How do you stop feeding the Beast before it eats your business?

  1. Call out your own blind spots – Ask yourself, “What am I avoiding? What am I pretending isn’t a problem?” Fear and avoidance are usually bigger issues than the problem itself.
  2. Ask better questions – “What’s the worst that happens if I keep ignoring this? What assumptions am I making?” Break your autopilot thinking.
  3. Look for patterns – If the same issues keep surfacing, you’ve got a system problem, not a one-off situation.
  4. Listen to your team – If people keep bringing up the same thing, it’s not a minor annoyance—it’s a flashing warning sign.

Prevention beats damage control every time.

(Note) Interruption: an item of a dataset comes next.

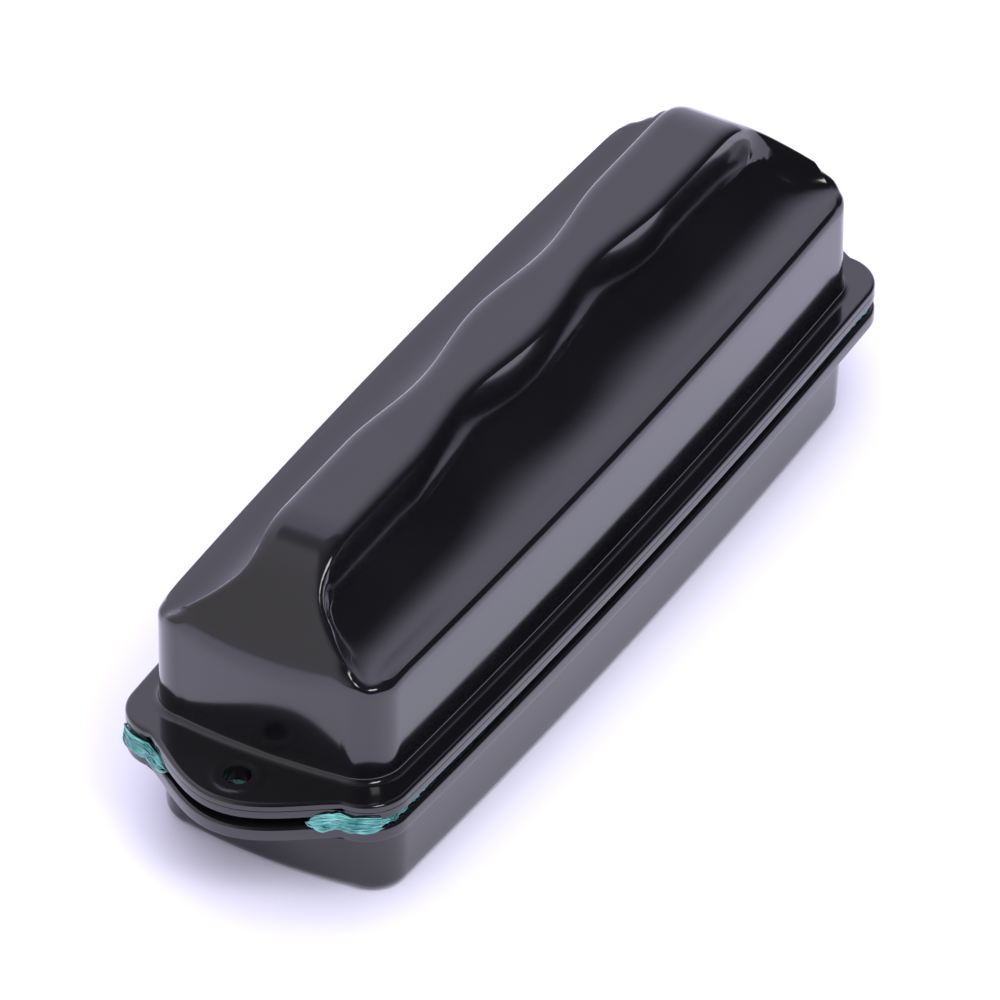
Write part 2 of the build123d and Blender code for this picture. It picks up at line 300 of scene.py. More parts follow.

Build the habits that stop small problems before they turn deadly.

  • Weekly reviews – Dedicate time to spotting inefficiencies, process gaps, and culture red flags.
  • Prioritization frameworks – The Eisenhower Matrix is a simple way to decide what needs fixing now vs. later.
  • Ownership & accountability – Assign problems to people who can fix them and set deadlines.
  • Resilient systems – Automate repetitive work. Empower teams to act on small problems before they escalate.

A business that thrives isn’t the one that never faces problems. It’s the one that sees them early and crushes them before they spiral. The difference between the companies that scale and the ones that stall? The ability to tackle what others brush aside.

Take a hard look at your business today. Find that one lingering issue you’ve been avoiding. Address it. Because what you ignore now may just be the thing that sinks your ship later.